Since his election in 2016, Trump has called Justin Trudeau everything from "a very good guy" to "very dishonest and weak" after he left a G7 meeting in Quebec in June 2018.

Canada weathered a long, sometimes stormy renegotiation of the North American Free Trade Agreement, which often had investors and markets feeling shaky and pessimistic. And the process threatened to hurt the economies of all three countries.

At one point, Trump took personal aim at Canada's top negotiator, Foreign Affairs Minister Chrystia Freeland, saying the U.S. "didn't like" her very much. The U.S. ambassador quickly came to Freeland's defence

The three countries signed the new trade deal at the end of November 2018 — but that didn't mean all was peaceful on the U.S.-Canada trade front. 

In June 2018, the United States slapped new tariffs on Canada: 25 per cent on imports of steel and 10 per cent on aluminum, citing national security. Canada retaliated with tariffs on U.S. steel, aluminum and other consumer products.

After months of tense talks and refusal by Canada to ratify the new trade deal unless the tariffs were dropped, the U.S. agreed to lift them nearly a year later

Canada-Saudi Arabia

Saudi Arabia recalled its ambassador and froze all new trade and investment with Canada in August 2018 in an apparent reaction to a tweet by Global Affairs Canada. 

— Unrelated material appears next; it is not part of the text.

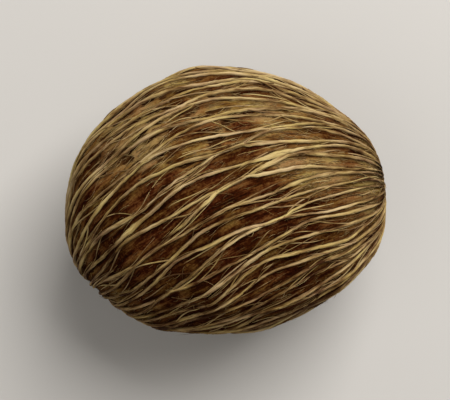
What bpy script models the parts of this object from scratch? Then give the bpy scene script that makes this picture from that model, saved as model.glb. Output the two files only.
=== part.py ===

The foreign affairs minister herself had tweeted in a similar vein months earlier, with little to no reaction. 

Still, Saudi Arabia accused Canada of meddling in its domestic affairs. In addition to freezing trade, it also ordered all Saudi students studying in Canada to return home, though thousands remain in the country.

Tensions grew higher two months later, after the death of journalist Jamal Khashoggi inside the Saudi consulate in Istanbul, as Canada joined the international community in condemning Saudi Arabia. 

Freeland has repeatedly called for an independent international investigation to bring Khashoggi's killers to justice. Canada also imposed sanctions on 17 Saudis linked to the killing, freezing their assets and barring them from entering the country.

There has been little in the way of repairing relations in the months since.